EDITORIAL, DINAMINA (Sinhala Daily)
The CTB was overloaded with excess staff to the extent that it became a sick giant. We trust Minister Dinesh Gunawardena would realize the damage done by 'parasites' in these peoplised bus companies and external enemies as well, and act fearlessly to create a healthy bus service.
EDITORIAL, LAKBIMA (Sinhala Daily)
The vicious circle of unholy alliances between racketeers and politicians should be busted without delay, if the complex smuggling network threatening to engulf the whole country is to be destroyed.
EDITORIAL VIRAKESARI (Tamil Daily)
wish for peace
In the circumstances, the President's commitment to peace and the wish to end the war has brought hope for the people. But, she is up against people who are against peace within the government.
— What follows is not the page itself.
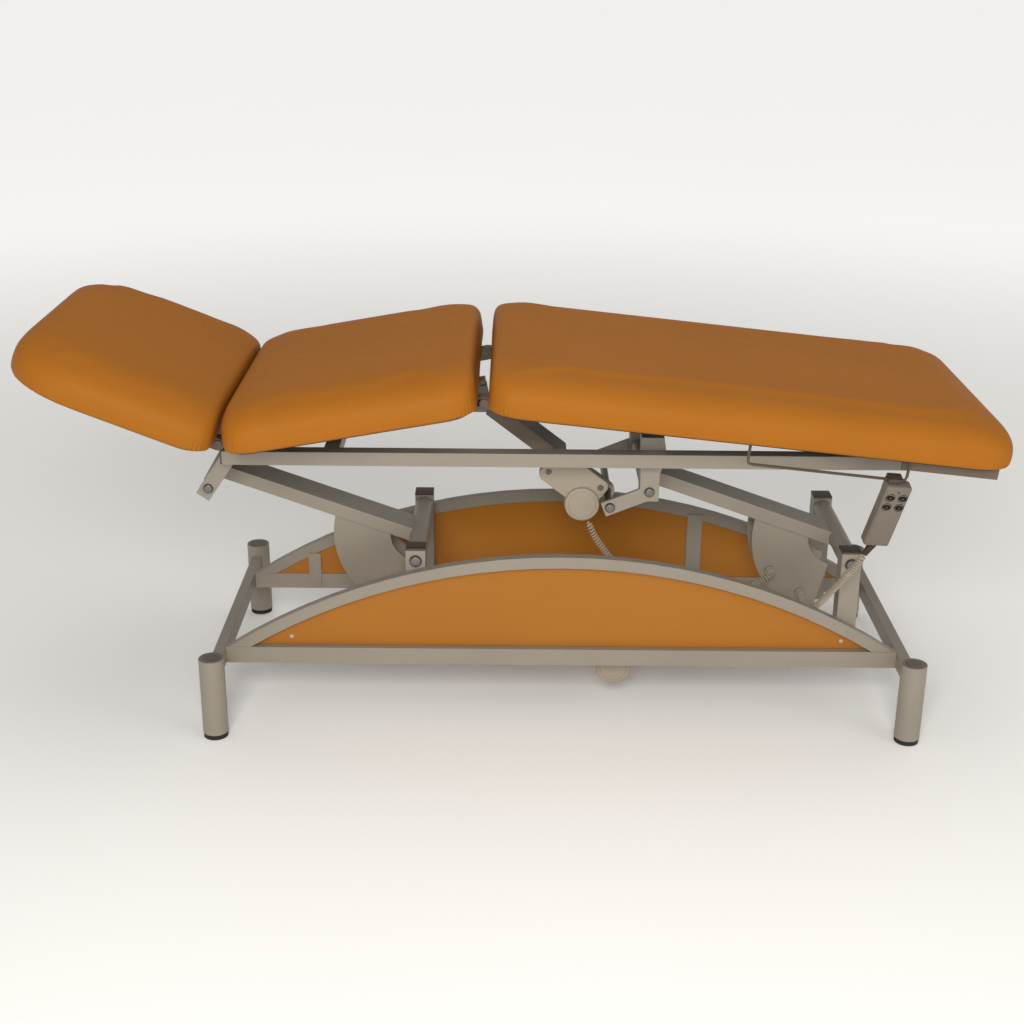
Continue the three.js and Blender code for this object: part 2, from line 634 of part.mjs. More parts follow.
function addMidSection() {
  const frame = sectionFrame(MID_HINGE_X, HINGE_Z, MID.tilt);
  const { half, outerY, holeRadius, pinRadius } = SECTION_TUBE;
  const { length } = MID;
  const add = [crossTube(44, 69), crossTube(440, 466)];
  const cut = [];
  for (const side of [NEAR, FAR]) {
    add.push(sideTube(side, 0, length - 2 * half - HINGE_PLAY - 2));
    add.push(plate(slotShape(430, length, 0, half), ...across(side, 163.5, 169.6)));
    add.push(bar(pinRadius, length, 0, ...across(side, 165, outerY + 2)));
    add.push(bar(half - 3, length, 0, ...across(side, outerY + 0.5, outerY + 4.5)));
    const [lugEnd, lugBottom] = [DRAIN_EYE.along + 12, -DRAIN_EYE.below - 12];
    const lug = [
      [442, 0],
      [442, lugBottom],
      [lugEnd, lugBottom],
      [lugEnd, 0],
    ];
    add.push(plate(lug, ...across(side, 11, 16)).translate(0, DRAIN_Y, 0));
    cut.push(bar(holeRadius, 0, 0, ...across(side, 150, 210)));
  }
  const shelf = box(441, DRAIN_EYE.along + 11, DRAIN_Y - 16, DRAIN_Y + 16, 2, 11);
  place(frame, "middle_section_frame", shaped([...add, shelf], cut), darkSteel);
  const cushion = cushionBlock(CUSHION.endGap, length - CUSHION.endGap, [HEAD_CUSHION_SLANT, 0]);
  place(frame, "middle_cushion", cushion, vinyl);
}

function addLongSection() {
  const frame = sectionFrame(MIDDLE_HINGE.x, MIDDLE_HINGE.z, -LONG.tilt);
  const add = [crossTube(60, 85), crossTube(470, 495), crossTube(815, 840)];
  const cut = [];
  const slopedEnd = [
    [-1, 12.6],
    [-30, 3],
    [-30, 30],
    [-1, 30],
  ];
  for (const side of [NEAR, FAR]) {
    add.push(sideTube(side, -HINGE_PLAY, GLIDE_DISTANCE));
    add.push(box(800, 985, ...across(side, 294, 300), -8, 13));
    cut.push(plate(slotShape(-HINGE_PLAY, 0, 0, SECTION_TUBE.holeRadius + 1.1), ...across(side, 150, 210)));
    cut.push(plate(slopedEnd, ...across(side, 150, 210)));
  }
  add.push(box(800, 840, -300, 300, 9, 13));
  add.push(box(979, 985, -300, 300, -8, 13));
  place(frame, "long_section_frame", shaped(add, cut), darkSteel);
  const cushion = cushionBlock(CUSHION.endGap, LONG.end, [0, 0]);
  place(frame, "long_cushion", cushion, vinyl);
  addHandsetRail(frame);
}

const HANDSET_RAIL = { y: -310.5, from: 505, to: 810, drop: 26, radius: 3, bend: 7 };

// A bent wire that hangs from the board of the long section.
function addHandsetRail(frame) {
  const { y, from, to, drop, radius, bend } = HANDSET_RAIL;
  const path = new THREE.CurvePath();
  const at = (x, z) => new THREE.Vector3(x, y, z);
  const top = CUSHION.bottom - GAP - 0.1;
  path.add(new THREE.LineCurve3(at(from, top), at(from, bend - drop)));
  path.add(new THREE.QuadraticBezierCurve3(at(from, bend - drop), at(from, -drop), at(from + bend, -drop)));
  path.add(new THREE.LineCurve3(at(from + bend, -drop), at(to - bend, -drop)));
  path.add(new THREE.QuadraticBezierCurve3(at(to - bend, -drop), at(to, -drop), at(to, bend - drop)));
  path.add(new THREE.LineCurve3(at(to, bend - drop), at(to, top)));
  const section = new THREE.Shape();
  section.absarc(0, 0, radius, 0, 2 * Math.PI);
  const wire = new THREE.ExtrudeGeometry(section, { steps: 40, extrudePath: path, curveSegments: 4 });
  place(frame, "handset_rail", wire, darkSteel);
}

function addHeadSection() {
  const frame = sectionFrame(HEAD_HINGE_X, HINGE_Z, -HEAD.tilt);
  const lean = radians(GAS.leverLean);
  const [pinX, pinZ] = [GAS.leverLength * Math.sin(lean), -GAS.leverLength * Math.cos(lean)];
  const add = [crossTube(-66, -42), crossTube(-335, -310)];
  const cut = [];
  for (const side of [NEAR, FAR]) {
    add.push(sideTube(side, -335, 0));
    const lever = [
      [-60, 8],
      [-60, -11],
      [pinX - 10, pinZ - 6],
      [pinX + 8, pinZ - 8],
      [pinX + 10, pinZ + 8],
      [-43, 8],
    ];
    add.push(plate(lever, ...across(side, 8.5, 13)));
    cut.push(bar(SECTION_TUBE.holeRadius, 0, 0, ...across(side, 150, 210)));
  }
  place(frame, "head_section_frame", shaped(add, cut), darkSteel);
  const cushion = cushionBlock(-HEAD.end, -CUSHION.endGap, [0, HEAD_CUSHION_SLANT]);
  place(frame, "head_cushion", cushion, vinyl);
}

// ---- Handset ----
// The handset hangs by its hook: the middle of the wire inside the hook is the origin of its frame.
function addHandset() {
  const long = sectionFrame(MIDDLE_HINGE.x, MIDDLE_HINGE.z, -LONG.tilt);
  long.updateMatrix();
  const hangsAt = new THREE.Vector3(HANDSET.along, HANDSET_RAIL.y, -HANDSET_RAIL.drop);
  hangsAt.applyMatrix4(long.matrix);
  const frame = new THREE.Group();
  frame.position.copy(hangsAt);
  const { pitch, roll, yaw } = HANDSET_TURN;
  frame.rotation.set(radians(pitch), radians(roll), radians(yaw), "ZXY");
  couch.add(frame);
  const { width, length, depth, below, behind } = HANDSET;
  const back = depth / 2 - behind;
  const face = back - depth;
  const outline = roundedRectangle(width / 2, length / 2, 9);
  const shell = plate(outline, face, back).translate(0, 0, -below - length / 2);
  const oval = (grow) => {
    const shape = new THREE.Shape();
    shape.absellipse(0, 0, BUTTON.halfWidth + grow, BUTTON.halfHeight + grow, 0, 2 * Math.PI);
    return shape;
  };
  const pockets = [];
  let count = 0;
  for (const row of BUTTON.rows) {
    for (const column of [-BUTTON.columns, BUTTON.columns]) {
      count += 1;
      pockets.push(plate(oval(0.4), face - 1, face + BUTTON.sunk + 1.9, 6).translate(column, 0, row));
      const cap = plate(oval(0), face - BUTTON.proud, face + BUTTON.sunk, 6).translate(column, 0, row);
      place(frame, `handset_button_${count}`, cap, buttonCap);
    }
  }
  const crown = below + 2.6;
  const hook = [
    box(-25, 3, back - 2.6, back, -26, crown),
    box(-25, 3, -8.8, back, below + 0.2, crown),
    box(-25, 3, -8.8, -6.4, -2, crown),
  ];
  place(frame, "handset", shaped([shell, ...hook], pockets), handsetShell);
}

// ---- Cords ----
// A curly cord is one tube of its outer diameter along the line that the curls follow.
function cordTube(points) {
  const curve = new THREE.CatmullRomCurve3(points.map((p) => new THREE.Vector3(...p)), false, "centripetal");
  const section = new THREE.Shape();
  section.absarc(0, 0, CORD_RADIUS, 0, 2 * Math.PI);
  return new THREE.ExtrudeGeometry(section, { steps: 22, extrudePath: curve, curveSegments: 4 });
}

const MOTOR_CORD = [
  [52, -131, 406],
  [58, -137, 392],
  [72, -139, 366],
  [94, -138, 335],
  [124, -133, 303],
  [162, -124, 274],
  [208, -112, 252],
  [262, -99, 239],
  [322, -88, 236],
  [372, -82, 240],
  [412, -77, 249],
  [438, -68, 259],
  [446, -58, 262],
  [446, -45.5, 262],
];

const HANDSET_CORD = [
  [589.6, -257.9, 391.3],
  [584, -256.5, 380],
  [576, -250, 363],
  [566, -240, 342],
  [555, -226, 316],
  [541, -205, 284],
  [529, -181, 252],
  [521, -152, 228],
  [516, -118, 212],
  [514, -84, 207],
  [514, -60, 211],
  [514, -45.5, 212],
];

const STRAIN_RELIEF = { root: [603.5, -261, 416], tip: [590, -258, 392], rootRadius: 8.5, tipRadius: 6.5 };

function addCords() {
  place(couch, "motor_cord", cordTube(MOTOR_CORD), cordSheath);
  place(couch, "handset_cord", cordTube(HANDSET_CORD), cordSheath);
  const tip = new THREE.Vector3(...STRAIN_RELIEF.tip);
  const along = new THREE.Vector3(...STRAIN_RELIEF.root).sub(tip);
  const length = along.length();
  const cone = new THREE.CylinderGeometry(STRAIN_RELIEF.rootRadius, STRAIN_RELIEF.tipRadius, length, 12);
  const turn = new THREE.Quaternion().setFromUnitVectors(new THREE.Vector3(0, 1, 0), along.normalize());
  cone.translate(0, length / 2, 0).applyQuaternion(turn).translate(tip.x, tip.y, tip.z);
  place(couch, "handset_strain_relief", cone, rubber);
}

addLegs();
addEndRails();
addSideRails();
addArches();
addLiftBracket();
addArm("left", PIVOT.leftX, UPPER_LEFT_X);
addArm("right", PIVOT.rightX, UPPER_RIGHT_X);
addGuards("left", PIVOT.leftX, true);
addGuards("right", PIVOT.rightX, false);
addControlBox();
addTopRails();
addLeftLugs();
addRightLugs();
addHingePlates();
addLiftActuator();
addDrainageActuator();
addGasSpring();
addMidSection();
addLongSection();
addHeadSection();
addHandset();
addCords();

export default couch;
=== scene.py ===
"""An examination couch: a three-section upholstered top on a powder-coated lifting frame.

Meshes are in metres in the row frame: +Z is up, +X runs from the head end to the foot end, and -Y is the
near side. Numbers are millimetres unless a comment says otherwise, and go through P(), block() or a section's
own frame.
"""

import math

import bmesh
import bpy
import numpy as np
from mathutils import Matrix, Vector


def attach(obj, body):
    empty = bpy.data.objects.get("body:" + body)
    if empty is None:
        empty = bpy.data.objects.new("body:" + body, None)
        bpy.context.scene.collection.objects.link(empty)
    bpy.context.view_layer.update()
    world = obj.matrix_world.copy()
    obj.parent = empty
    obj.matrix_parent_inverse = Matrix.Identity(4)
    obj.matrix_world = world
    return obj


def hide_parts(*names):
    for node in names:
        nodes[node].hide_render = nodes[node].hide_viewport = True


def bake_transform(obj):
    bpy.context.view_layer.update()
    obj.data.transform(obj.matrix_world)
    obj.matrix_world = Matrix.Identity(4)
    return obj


MM = 0.001
SHIFT_X = 100  # from the middle of the leg base to the origin of the row frame

# Hinge lines of the three sections, X from the middle of the leg base, and how far each is tilted in degrees.
MIDDLE = {"x": -655, "z": 587, "tilt": 10.2}
LONG = {"x": -159.95, "z": 676.07, "tilt": -6}
HEAD = {"x": -682, "z": 587, "tilt": -21.3}

# Heights are above a section's tubes. rounding is how far in from the outline the flat of the top begins.
CUSHION = {"half_y": 338, "board": 13.4, "bottom": 15, "shoulder": 36, "top": 103, "rounding": 120}
SQUARENESS = 2.7  # power of the superellipse from the shoulder of a cushion to the flat of its top
CORNER_POWER = 2.4  # power of the superellipse that rounds the corners of a cushion, seen from above
CORNER_GROWTH = 0.4  # how much rounder the corners get, for each mm that the skin stands in
SWELL = {"up": 5, "sideways": 2.5, "from_edge": 110}  # the most that the padding swells, and how far in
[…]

However, the President has proclaimed this year as the 'Year of Peace'. It is the hope of all the people that this turns to be true.
EDITORIAL THINAKARAN (Tamil Daily)
The International Community has wholeheartedly supported the President's stance that a political solution is vital to end the ethnic problem in this country. The President has also said that peace will be established during this year. It has given a ray of hope to the people of this country.
EDITORIAL THINAKKURAL (Tamil Daily)
blockade and anti-terrorism
Dissension appears to exist within the ranks of the government about the current peace efforts. Such dissension can push back peace efforts considerably. No decision has so far been taken about the basis for the proposed talks between the government and the Tigers. With the UNP and the Tamil parties not being effective in championing their respective stands on the issue, the government is proceeding on a line which it believes to be the correct one. But, the tendency to place one foot in economic development and the other in anti-terrorism activities, is not going to help the government.
It is up to the International Community to increase its pressure to see that talks are held very early. The current visit to France by the President and her recent visit to other European countries, apparently to generate pressure for an urgent resolution of the issue is welcome.